On a positive note, the even-weighted S&P is up 0.3% this morning, while the market weight is down 0.3%, a much broader move to the upside. For the trailing week, the even weighted S&P is up 1.4% compared to the market weight +0.2%. This is a move in the right direction, given that LTM, the even-weight S&P is up only 2.2% and the market weight is up 13.5%, the biggest gap in decades.
With the banks closed for Veterans Day, U.S. Treasuries aren’t trading, though the futures market in the 10-year is showing a yield down 4 bps to 4.07%. It’s interesting to note that due to the sticky interest rates, along with record high price points, the Trump administration is working on offering a 50-year home loan, and now a 15-year car loan, to lower monthly payments. Trump has also talked about a $2,000 “tariff dividend” to be distributed to low and middle-income Americans.

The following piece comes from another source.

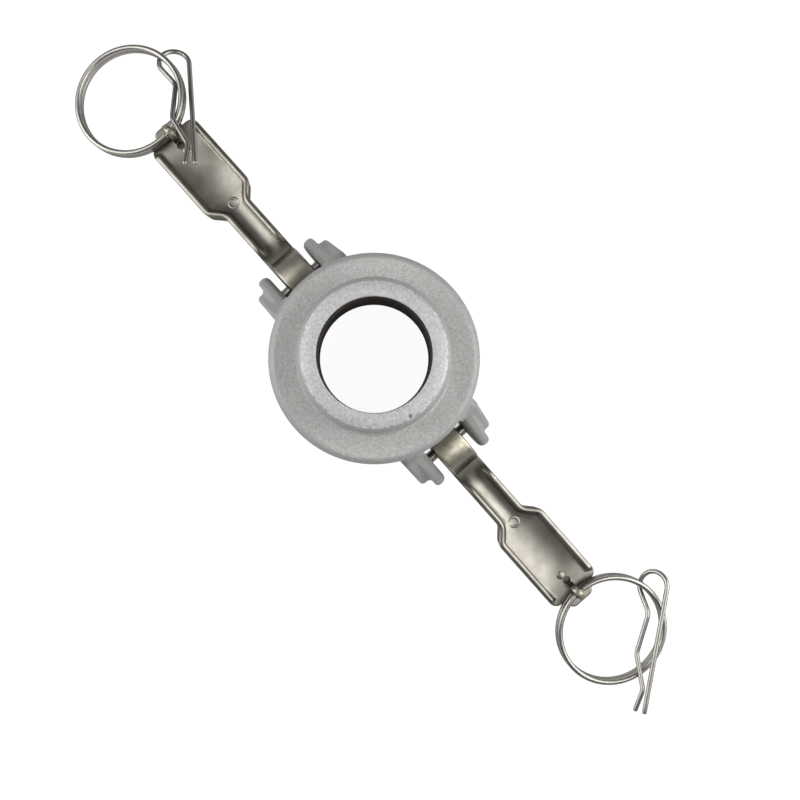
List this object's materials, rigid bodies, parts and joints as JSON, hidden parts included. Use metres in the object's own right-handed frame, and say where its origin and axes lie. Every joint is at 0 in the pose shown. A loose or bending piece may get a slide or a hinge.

On the commodity front, precious metals are essentially flat, crude oil is pushing back to $61/bbl and natural gas is up 3.4%. Interestingly, wholesale gasoline is back to $2/gallon, up 8.9% in a month after hitting a 4-year low just last month. Also interesting is that the energy sector is now up 6% in a month, outpaced only by tech at 6.2%. Crypto remains volatile despite apparent inroads in being offered by more brokerages and banks. Bitcoin hit $107.4K overnight only to slide to $103.4K this morning.
Last night, the Senate approved a bill that will end the historically long government shutdown and unlock additional funding through January 30th. It is being sent to the House of Representatives and is expected to pass before the end of the week. This will bring a deluge of economic data, giving more insight into what to expect from the Fed in December. Bets on a series of Fed cuts are higher today, but still well below where they were before Powell cautioned that a December cut was far from certain after the October quarter-point cut.
Overall, the trend remains positive. New highs by year-end are definitely on the table, especially if the Fed cuts in December and takes a more dovish stance.